L'importance de Menéndez Pidal dans la culture espagnole tient à sa longévité et au lieu de son intervention, puisque son travail — près d'un siècle d'autorité, âprement défendue — repose sur le trépied où s'établit l'imaginaire des nations : l'histoire ancienne, la langue et l'épopée (Castilla, la tradición, el idioma, 1945). Le retentissement en fut considérable dans le champ de l'idéologie nationale, et d'aucuns n'ont pas manqué de travestir Pidal en idéologue du franquisme. Nul doute que « Don Ramón » ait occupé une place prépondérante dans l'institution scientifique et culturelle de l'après-guerre civile, ni que son propos ait été largement exploité par l'imagerie nationaliste ; mais la réalité d'un homme de science est sans doute plus humble et plus complexe : les travaux de Pidal s'enracinent dans la mentalité et les thèmes de réflexion de la « génération de 98 (1898) », dont l'ensemble des représentants, à de très rares exceptions près, furent sollicités par les thèses de l'un et l'autre des camps en présence. Le désastre colonial porta ces intellectuels à s'interroger sur la place qui devrait être désormais celle de leur pays dans le monde. Pidal chercha dans la construction de l'Espagne médiévale l'identité de la civilisation hispanique et son apport à l'Occident.

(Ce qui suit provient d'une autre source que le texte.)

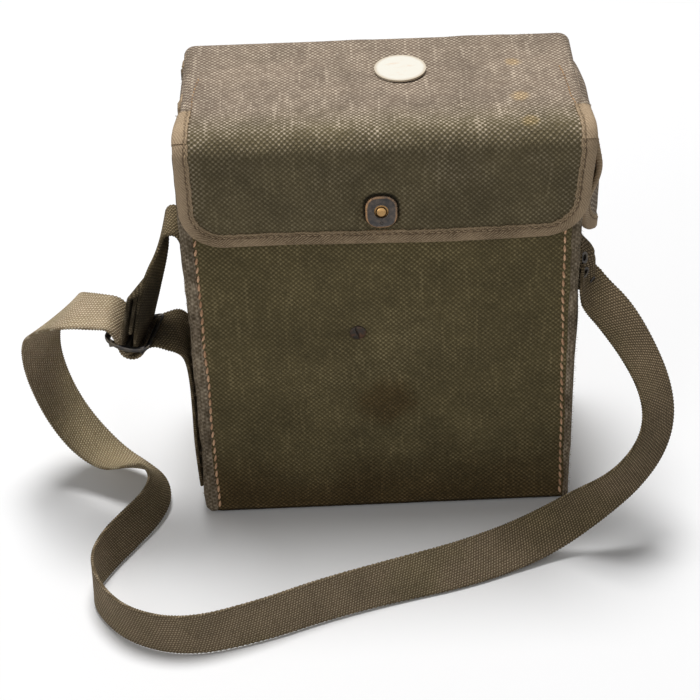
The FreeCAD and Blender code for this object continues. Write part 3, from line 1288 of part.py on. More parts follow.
PARTS = {
    "case_front": case_front,
    "case_back": case_back,
    "case_left": case_left,
    "case_right": case_right,
    "case_bottom": case_bottom,
    "piping_front_left": lambda: piping(-1, -1),
    "piping_front_right": lambda: piping(1, -1),
    "piping_back_left": lambda: piping(-1, 1),
    "piping_back_right": lambda: piping(1, 1),
    "hinge_roll": hinge_roll,
    "snap_stud": snap_stud,
    "front_screw": front_screw,
    "anchor_tab": anchor_tab,
    "anchor_rivets": anchor_rivets,
    "sling_strap": sling_strap,
    "hanger_strap": hanger_strap,
    "strap_slide": strap_slide,
    "cover_panel": cover_panel,
    "cover_binding": cover_binding,
    "ear_left": ear_left,
    "ear_right": ear_right,
    "snap_socket": snap_socket,
    "snap_core": snap_core,
    "cover_disc": cover_disc,
    "chassis_base": chassis_base,
    "chassis_partition": chassis_partition,
    "chassis_panel": chassis_panel,
    "panel_screws": panel_screws,
    "generator_frame": generator_frame,
    "generator_magnets": generator_magnets,
    "pole_shoes": pole_shoes,
    "armature": armature,
    "armature_pinion": armature_pinion,
    "drive_gear": drive_gear,
    "crank_shaft": crank_shaft,
    "crank_arm": crank_arm,
    "crank_knob": crank_knob,
    "ringer_yoke": ringer_yoke,
    "ringer_coil_left": lambda: ringer_coil(coil_places()[0]),
    "ringer_coil_right": lambda: ringer_coil(coil_places()[1]),
    "clapper": clapper,
    "gong_left": lambda: gong(gong_places()[0]),
    "gong_right": lambda: gong(gong_places()[1]),
    "gong_screws": gong_screws,
    "battery_lower": lambda: battery_cell(0),
    "battery_upper": lambda: battery_cell(1),
    "battery_tray": battery_tray,
    "induction_coil": induction_coil,
    "capacitor": capacitor,
    "line_post_bases": post_bases,
    "line_plunger_left": lambda: post_plunger(POST_X[0]),
    "line_plunger_right": lambda: post_plunger(POST_X[1]),
    "selector_screw": selector_screw,
    "lever_bracket": lever_bracket,
    "lever_switch": lever_switch,
    "cord_gland": cord_gland,
    "handset_grip": handset_grip,
    "receiver_cap": receiver_cap,
    "transmitter_cap": transmitter_cap,
    "talk_switch": talk_switch,
}


def main():
    os.makedirs("parts", exist_ok=True)
    for name, make in PARTS.items():
        shape = make()
        if not shape.isValid() or not shape.Solids:
            print("NOT VALID:", name)
        shape.exportStep("parts/%s.step" % name)
    print(len(PARTS), "parts")


main()
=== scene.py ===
import contextlib
import math
from collections import namedtuple

import bmesh
import bpy
from mathutils import Matrix, Vector, noise


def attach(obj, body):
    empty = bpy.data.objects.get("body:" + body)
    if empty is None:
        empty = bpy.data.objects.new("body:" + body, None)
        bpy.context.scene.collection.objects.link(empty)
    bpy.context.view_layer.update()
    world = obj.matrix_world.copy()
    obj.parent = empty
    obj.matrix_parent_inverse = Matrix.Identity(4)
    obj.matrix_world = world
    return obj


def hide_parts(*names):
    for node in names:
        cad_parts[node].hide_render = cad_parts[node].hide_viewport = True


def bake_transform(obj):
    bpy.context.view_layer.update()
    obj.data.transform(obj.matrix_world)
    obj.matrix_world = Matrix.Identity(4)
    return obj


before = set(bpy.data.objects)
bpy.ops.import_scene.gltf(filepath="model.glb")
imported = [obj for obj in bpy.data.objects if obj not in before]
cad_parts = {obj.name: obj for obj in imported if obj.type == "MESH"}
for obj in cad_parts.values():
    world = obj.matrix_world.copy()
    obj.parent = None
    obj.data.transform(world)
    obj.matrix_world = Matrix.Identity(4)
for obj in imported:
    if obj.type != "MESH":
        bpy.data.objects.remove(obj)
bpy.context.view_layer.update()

# Field telephone in its canvas case. Metres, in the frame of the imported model:
# Z up, the front of the case faces -Y, the crank side is +X.

MM = 0.001

# ---- sizes of the case and its cover -----------------------------------------------------

HALF_W = 96 * MM
HALF_D = 45 * MM
RIM = 231 * MM
CLOTH = 3 * MM
CORNER = 4 * MM
COVER_HALF = 98.4 * MM
COVER_REAR = 43.4 * MM
REAR_ROLL = 3.0 * MM
COVER_CLOTH = 2.5 * MM
COVER_REAR_TOP = 234.9 * MM
CREASE_TOP = 237.3 * MM
CREASE = 11 * MM
SKIRT_Y = -49.9 * MM
HEM_Z = 177.3 * MM
HEM_CORNER = 22 * MM
TAPE_WIDTH = 7.5 * MM
TAPE = 0.8 * MM
WEBBING_WIDTH = 25.4 * MM
WEBBING = 1.8 * MM


# ---- building ----------------------------------------------------------------------------

def link(name, data):
    """A new object that shows a mesh, a camera or a lamp."""
    piece = bpy.data.objects.new(name, data)
    bpy.context.scene.collection.objects.link(piece)
    return piece


def deselect():
    for piece in bpy.context.selected_objects:
        piece.select_set(False)


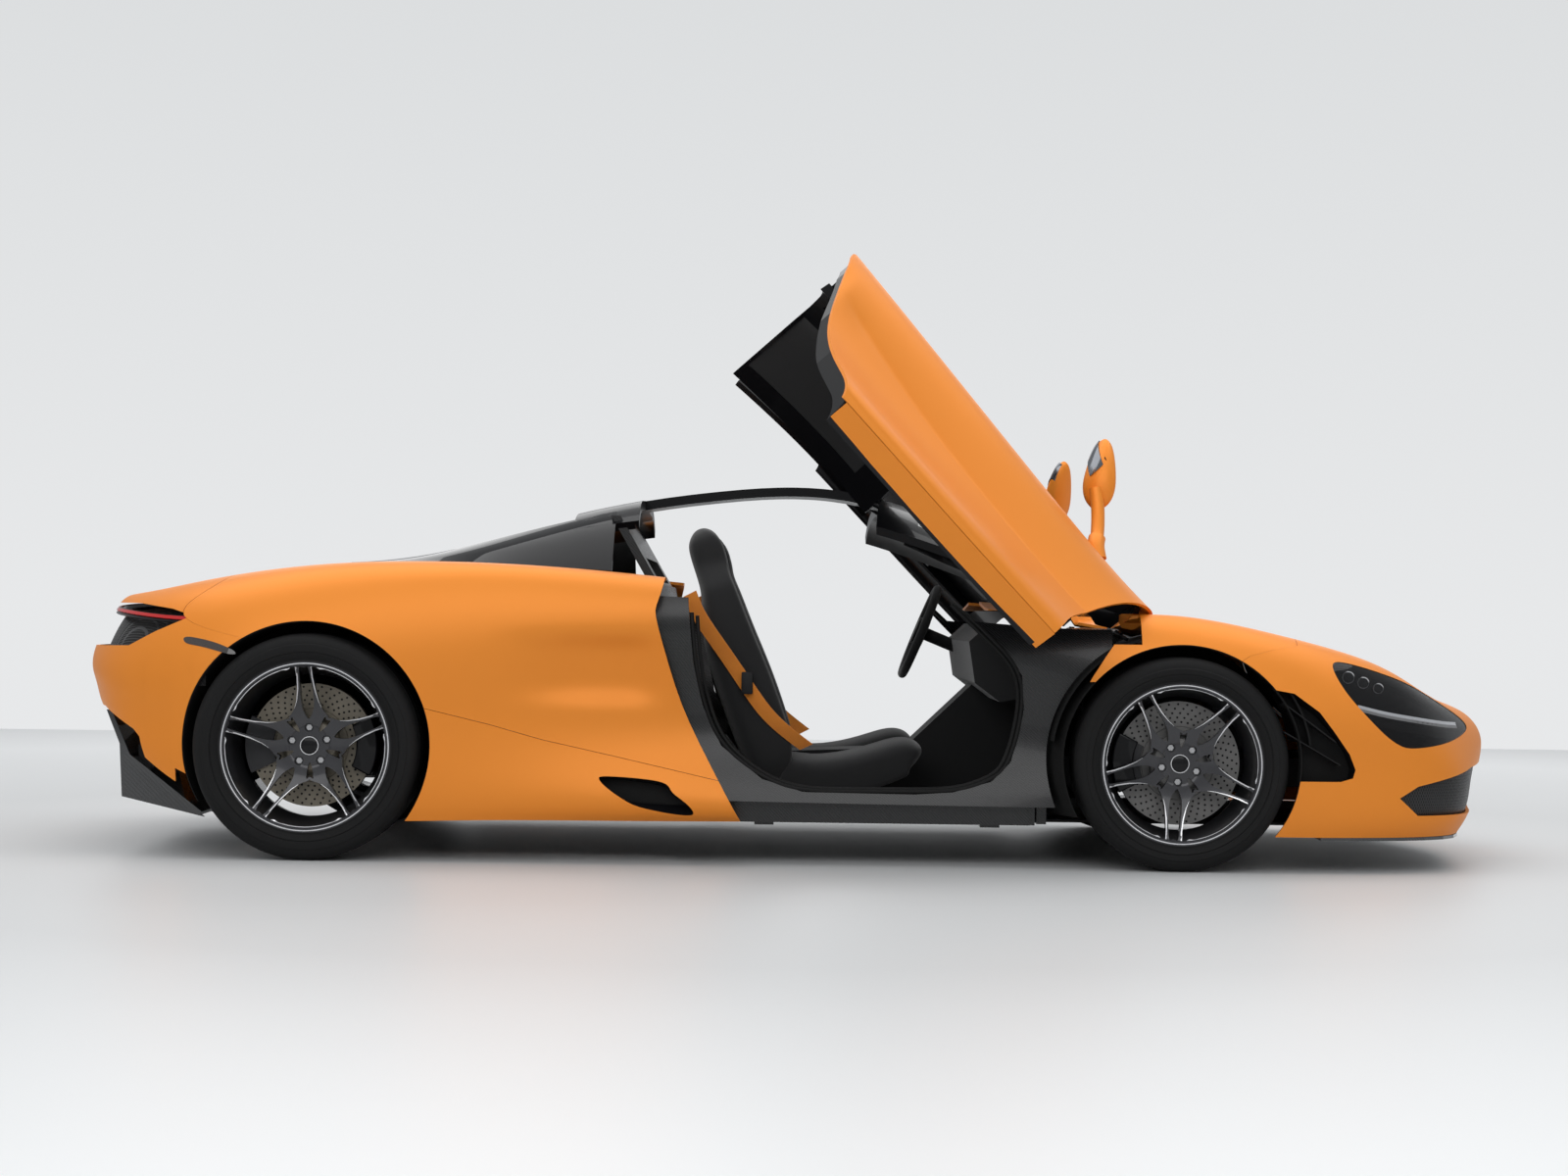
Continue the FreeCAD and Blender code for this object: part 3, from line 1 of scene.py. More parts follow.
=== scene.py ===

Le point de départ — son legs majeur, auquel il donna très jeune une forme définitive — fut l'étude de l'épopée. Confronté aux travaux de Bédier, qui faisaient miroiter en Europe les fastes de la geste française, Pidal s'employa à défendre (en dépit du nombre extrêmement modeste des manifestations écrites) l'existence d'un trésor épique espagnol. Il fallait, pour cela, que d'autres écrits témoignent. Tel poème savant à contenu historique (le Poème de Fernand González, dans L'Épopée castillane à travers la littérature espagnole, 1910), un corpus poétique renaissant et classique (Notas para el romancero del conde Fernán González, 1899 ; El Romancero. Teorías e investigaciones, 1928), les chroniques (La Leyenda de los infantes de Lara, 1896 ; Relatos poéticos en las crónicas medievales, 1923) furent mis à contribution pour attester le fonds épique perdu (Reliquias de la poesía épica española, 1951). Dans le débat qui opposait « individualistes » et « traditionalistes », Menéndez Pidal prit parti pour les seconds tout en renouvelant leurs thèses par la théorie de l'« état latent » : la vision directe des événements suscite un témoignage poétique oral qui, refondu sans cesse par les jongleurs, adapté par les prosateurs, fractionné par la mémoire populaire, laisse çà et là l'empreinte mouvante d'une courte chanson et, dans l'écrit, le reflet figé (plus rarement, la transcription) d'un de ses « états » (Le Romancero et l'état latent dans la poésie épique, 1959). Sous le folklore, sous la poésie historique savante ou tardive, sous l'historiographie, la geste ; sous la geste, les faits : la thèse du « vérisme » de l'épopée médiévale espagnole (où s'appuie la vision historique de Menéndez Pidal, et la dimension idéologique de son œuvre) est induite de cette manipulation théorique qui construit l'histoire à partir de la littérature afin d'illustrer ensuite « l'historicité » de celle-ci (Realismo de la epopeya española, 1930). Menéndez Pidal fut ainsi amené à inventer quantité d'œuvres perdues, mais aussi, pour mieux en marquer la trace, pour mieux arguer d'une fidélité aux faits, à retoucher les textes existants, à reculer abusivement leur datation. Parmi ceux-ci, la seule chanson de geste espagnole dont l'écrit ait conservé une version intégrale : la Chanson de mon[...]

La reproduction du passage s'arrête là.